▶ Problem requirements: Copy out all lines that carry the word "imported".

▶ Material:
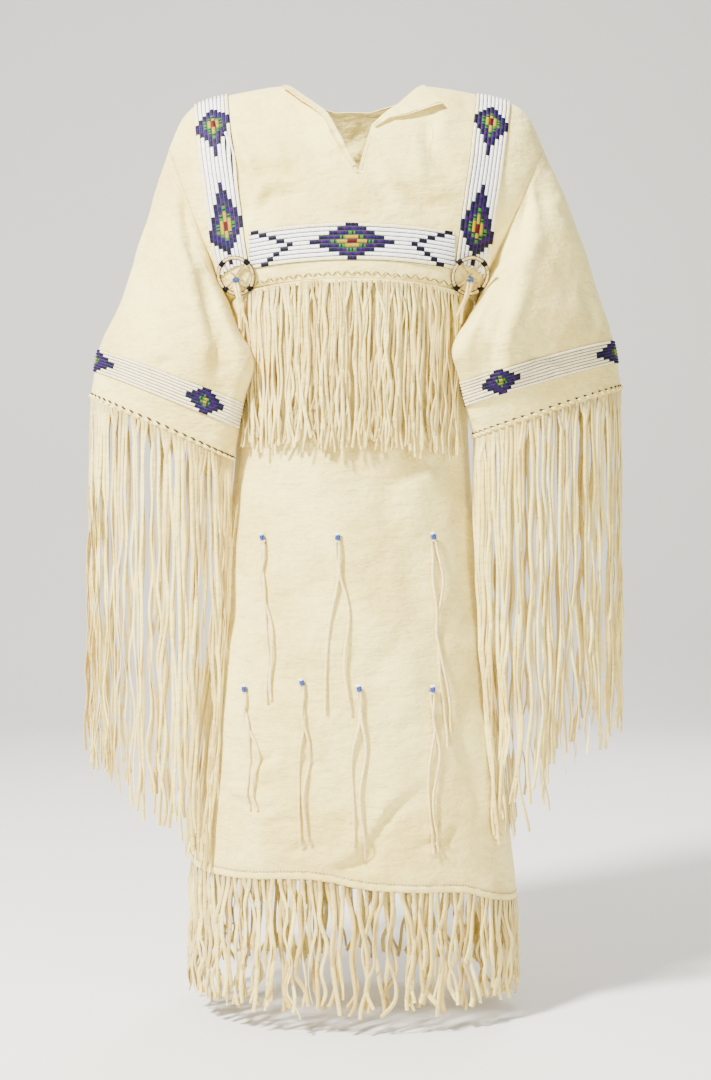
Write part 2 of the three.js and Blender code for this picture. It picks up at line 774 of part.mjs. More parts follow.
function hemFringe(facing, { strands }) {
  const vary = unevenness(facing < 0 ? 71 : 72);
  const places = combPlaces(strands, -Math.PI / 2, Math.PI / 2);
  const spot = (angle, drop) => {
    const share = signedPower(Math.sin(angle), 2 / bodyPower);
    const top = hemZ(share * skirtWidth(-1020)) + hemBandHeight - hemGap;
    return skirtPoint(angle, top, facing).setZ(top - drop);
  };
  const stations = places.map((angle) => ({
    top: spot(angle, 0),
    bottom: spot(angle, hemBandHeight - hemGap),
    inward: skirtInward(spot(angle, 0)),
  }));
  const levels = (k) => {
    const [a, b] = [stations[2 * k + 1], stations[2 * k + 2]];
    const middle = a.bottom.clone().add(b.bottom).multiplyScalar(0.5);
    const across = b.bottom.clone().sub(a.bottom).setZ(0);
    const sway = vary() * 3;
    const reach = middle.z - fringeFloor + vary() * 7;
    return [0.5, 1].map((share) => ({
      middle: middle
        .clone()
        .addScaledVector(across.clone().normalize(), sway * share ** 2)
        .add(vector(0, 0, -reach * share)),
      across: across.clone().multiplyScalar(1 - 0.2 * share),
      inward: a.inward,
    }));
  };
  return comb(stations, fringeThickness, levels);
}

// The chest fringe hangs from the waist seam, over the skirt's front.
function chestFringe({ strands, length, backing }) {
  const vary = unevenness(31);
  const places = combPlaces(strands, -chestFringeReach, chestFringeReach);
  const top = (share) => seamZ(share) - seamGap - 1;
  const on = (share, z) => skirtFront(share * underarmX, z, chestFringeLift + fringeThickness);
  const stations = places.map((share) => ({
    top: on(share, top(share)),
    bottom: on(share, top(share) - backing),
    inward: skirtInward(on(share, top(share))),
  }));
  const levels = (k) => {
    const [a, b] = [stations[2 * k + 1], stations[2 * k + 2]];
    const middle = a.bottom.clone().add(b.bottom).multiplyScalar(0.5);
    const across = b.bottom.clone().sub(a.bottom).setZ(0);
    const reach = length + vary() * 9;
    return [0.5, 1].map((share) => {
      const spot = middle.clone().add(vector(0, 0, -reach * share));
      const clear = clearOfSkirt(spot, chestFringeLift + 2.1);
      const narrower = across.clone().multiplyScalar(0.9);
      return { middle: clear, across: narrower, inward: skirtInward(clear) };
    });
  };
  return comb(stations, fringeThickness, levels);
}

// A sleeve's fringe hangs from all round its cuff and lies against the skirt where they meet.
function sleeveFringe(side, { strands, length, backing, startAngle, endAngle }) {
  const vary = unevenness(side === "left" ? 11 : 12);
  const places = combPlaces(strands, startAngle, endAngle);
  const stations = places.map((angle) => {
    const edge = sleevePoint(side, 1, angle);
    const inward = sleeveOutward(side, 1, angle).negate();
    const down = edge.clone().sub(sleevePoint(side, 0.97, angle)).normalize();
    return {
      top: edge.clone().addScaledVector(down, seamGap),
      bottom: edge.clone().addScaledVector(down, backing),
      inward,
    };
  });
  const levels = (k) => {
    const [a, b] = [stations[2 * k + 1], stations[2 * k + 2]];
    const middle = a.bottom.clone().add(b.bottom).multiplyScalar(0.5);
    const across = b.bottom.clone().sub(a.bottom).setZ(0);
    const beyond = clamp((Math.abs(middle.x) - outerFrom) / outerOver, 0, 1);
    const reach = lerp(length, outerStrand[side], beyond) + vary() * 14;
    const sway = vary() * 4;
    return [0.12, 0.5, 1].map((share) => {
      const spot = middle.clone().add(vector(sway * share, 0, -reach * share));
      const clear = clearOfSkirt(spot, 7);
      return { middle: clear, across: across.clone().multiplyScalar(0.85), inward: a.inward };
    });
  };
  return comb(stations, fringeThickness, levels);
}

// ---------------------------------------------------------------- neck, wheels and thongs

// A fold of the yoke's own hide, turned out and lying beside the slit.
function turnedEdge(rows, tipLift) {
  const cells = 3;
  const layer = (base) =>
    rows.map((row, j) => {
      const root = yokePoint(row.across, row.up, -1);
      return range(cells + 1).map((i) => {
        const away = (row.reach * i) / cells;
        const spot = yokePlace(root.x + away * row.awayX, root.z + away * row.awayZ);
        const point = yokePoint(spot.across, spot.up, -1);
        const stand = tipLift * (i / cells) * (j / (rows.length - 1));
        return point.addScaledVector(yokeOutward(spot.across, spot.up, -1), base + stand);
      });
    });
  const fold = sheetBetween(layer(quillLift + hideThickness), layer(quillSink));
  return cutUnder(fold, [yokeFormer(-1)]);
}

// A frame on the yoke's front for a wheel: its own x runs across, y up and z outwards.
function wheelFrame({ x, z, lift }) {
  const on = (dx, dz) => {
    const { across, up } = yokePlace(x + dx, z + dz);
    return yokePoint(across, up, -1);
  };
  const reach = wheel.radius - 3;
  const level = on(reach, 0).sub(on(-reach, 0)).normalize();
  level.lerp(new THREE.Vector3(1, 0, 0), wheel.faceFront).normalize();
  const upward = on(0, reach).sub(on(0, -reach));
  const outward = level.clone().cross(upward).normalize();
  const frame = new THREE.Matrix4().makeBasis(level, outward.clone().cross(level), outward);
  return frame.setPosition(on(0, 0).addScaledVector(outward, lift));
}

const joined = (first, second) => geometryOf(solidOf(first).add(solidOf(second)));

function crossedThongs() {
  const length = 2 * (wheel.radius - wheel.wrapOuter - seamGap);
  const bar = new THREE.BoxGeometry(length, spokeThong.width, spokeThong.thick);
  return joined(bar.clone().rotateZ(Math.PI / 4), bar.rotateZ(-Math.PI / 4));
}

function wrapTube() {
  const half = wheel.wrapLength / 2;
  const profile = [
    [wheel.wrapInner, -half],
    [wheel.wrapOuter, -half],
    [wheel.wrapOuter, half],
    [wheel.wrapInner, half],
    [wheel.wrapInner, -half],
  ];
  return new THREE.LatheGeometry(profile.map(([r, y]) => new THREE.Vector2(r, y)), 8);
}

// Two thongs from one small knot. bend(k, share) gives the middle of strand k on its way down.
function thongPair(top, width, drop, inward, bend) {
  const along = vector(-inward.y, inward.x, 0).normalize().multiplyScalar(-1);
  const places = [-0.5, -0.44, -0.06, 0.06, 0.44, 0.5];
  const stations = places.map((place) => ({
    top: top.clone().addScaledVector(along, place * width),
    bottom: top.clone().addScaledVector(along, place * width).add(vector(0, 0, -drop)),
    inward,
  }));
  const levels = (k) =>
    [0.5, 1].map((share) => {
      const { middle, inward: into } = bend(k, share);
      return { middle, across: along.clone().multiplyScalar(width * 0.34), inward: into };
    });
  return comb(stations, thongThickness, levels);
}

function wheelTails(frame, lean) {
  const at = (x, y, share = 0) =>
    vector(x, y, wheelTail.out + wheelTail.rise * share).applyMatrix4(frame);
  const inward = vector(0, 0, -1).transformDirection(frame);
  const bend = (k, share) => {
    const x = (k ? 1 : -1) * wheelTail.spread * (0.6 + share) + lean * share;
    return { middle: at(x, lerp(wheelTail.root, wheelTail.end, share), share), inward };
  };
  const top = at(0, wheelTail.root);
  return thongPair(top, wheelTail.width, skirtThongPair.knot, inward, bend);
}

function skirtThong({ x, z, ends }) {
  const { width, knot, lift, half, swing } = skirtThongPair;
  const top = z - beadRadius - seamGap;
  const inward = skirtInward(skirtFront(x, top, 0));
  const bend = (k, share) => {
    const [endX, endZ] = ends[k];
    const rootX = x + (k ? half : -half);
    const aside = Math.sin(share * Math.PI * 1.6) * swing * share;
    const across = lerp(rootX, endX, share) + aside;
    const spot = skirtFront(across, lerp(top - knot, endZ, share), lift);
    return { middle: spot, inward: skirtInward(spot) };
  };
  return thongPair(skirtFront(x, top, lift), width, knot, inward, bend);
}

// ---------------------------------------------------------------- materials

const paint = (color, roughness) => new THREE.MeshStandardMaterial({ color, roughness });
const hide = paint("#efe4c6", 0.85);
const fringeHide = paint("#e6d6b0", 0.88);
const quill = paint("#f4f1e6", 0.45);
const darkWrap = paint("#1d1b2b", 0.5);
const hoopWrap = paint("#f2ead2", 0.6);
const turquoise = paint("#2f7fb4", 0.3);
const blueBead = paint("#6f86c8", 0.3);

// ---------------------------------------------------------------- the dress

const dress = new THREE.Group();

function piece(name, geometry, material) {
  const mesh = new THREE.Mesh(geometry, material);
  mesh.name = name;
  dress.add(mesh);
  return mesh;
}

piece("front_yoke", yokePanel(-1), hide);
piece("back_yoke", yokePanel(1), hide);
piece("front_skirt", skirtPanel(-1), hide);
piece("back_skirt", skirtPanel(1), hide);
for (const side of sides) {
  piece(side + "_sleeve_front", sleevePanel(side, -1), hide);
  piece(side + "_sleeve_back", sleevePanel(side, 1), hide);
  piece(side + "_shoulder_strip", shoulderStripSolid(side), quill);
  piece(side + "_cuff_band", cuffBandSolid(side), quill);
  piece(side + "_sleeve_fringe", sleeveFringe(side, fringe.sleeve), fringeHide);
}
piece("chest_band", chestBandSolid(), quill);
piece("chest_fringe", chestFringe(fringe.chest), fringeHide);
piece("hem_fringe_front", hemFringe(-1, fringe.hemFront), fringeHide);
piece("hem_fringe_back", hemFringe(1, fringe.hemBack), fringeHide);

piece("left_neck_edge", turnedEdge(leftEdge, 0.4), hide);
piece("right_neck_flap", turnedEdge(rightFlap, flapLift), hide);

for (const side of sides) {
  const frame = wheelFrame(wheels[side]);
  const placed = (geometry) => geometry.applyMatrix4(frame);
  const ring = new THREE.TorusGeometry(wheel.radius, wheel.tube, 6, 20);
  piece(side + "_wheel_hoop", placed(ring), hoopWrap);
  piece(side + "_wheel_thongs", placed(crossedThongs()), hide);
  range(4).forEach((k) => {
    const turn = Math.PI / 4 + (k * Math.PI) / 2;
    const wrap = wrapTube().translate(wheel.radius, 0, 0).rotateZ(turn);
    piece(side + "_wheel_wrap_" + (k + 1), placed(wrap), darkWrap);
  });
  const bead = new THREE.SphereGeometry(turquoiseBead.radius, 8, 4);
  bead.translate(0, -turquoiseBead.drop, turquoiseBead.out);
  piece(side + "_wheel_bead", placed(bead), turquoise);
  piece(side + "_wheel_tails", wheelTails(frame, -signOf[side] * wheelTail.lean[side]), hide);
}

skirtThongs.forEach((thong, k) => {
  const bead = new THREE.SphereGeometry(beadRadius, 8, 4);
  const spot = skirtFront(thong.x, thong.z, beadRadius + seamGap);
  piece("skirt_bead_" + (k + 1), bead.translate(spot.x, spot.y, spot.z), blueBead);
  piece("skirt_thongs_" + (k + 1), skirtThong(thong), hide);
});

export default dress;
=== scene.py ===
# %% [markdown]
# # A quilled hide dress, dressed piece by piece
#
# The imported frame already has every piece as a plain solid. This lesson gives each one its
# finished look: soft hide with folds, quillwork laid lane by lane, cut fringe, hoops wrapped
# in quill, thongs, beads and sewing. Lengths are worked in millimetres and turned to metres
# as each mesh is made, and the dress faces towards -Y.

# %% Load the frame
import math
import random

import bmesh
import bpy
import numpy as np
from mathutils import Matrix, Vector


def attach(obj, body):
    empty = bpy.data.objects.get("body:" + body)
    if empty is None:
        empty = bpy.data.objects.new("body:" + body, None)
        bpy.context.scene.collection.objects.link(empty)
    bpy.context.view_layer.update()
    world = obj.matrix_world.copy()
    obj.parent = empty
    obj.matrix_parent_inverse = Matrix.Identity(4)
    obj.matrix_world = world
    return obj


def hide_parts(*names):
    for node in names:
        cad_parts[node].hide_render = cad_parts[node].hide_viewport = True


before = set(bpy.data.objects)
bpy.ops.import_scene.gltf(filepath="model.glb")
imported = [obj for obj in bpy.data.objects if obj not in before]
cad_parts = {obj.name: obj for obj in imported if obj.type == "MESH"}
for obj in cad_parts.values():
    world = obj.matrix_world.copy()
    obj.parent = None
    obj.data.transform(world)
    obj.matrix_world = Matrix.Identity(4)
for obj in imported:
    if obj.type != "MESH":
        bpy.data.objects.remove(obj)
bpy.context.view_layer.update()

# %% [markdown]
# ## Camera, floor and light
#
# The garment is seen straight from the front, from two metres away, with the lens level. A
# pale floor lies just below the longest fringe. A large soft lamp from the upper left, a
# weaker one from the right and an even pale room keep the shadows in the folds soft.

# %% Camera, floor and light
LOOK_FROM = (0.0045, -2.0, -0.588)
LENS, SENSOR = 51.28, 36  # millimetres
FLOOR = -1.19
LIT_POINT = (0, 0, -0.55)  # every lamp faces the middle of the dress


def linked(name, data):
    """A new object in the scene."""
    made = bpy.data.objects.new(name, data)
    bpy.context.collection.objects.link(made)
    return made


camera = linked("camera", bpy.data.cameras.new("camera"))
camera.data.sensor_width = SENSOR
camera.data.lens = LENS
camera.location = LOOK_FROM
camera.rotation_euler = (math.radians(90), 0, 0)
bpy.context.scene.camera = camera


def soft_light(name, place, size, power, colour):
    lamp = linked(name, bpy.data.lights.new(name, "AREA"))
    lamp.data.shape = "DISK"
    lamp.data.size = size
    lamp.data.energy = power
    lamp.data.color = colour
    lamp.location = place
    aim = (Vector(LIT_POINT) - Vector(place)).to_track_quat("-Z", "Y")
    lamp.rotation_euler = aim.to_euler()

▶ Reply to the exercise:
# The imported frame already has every piece as a plain solid. This lesson gives each one its
imported = [obj for obj in bpy.data.objects if obj not in before]
cad_parts = {obj.name: obj for obj in imported if obj.type == "MESH"}
for obj in imported:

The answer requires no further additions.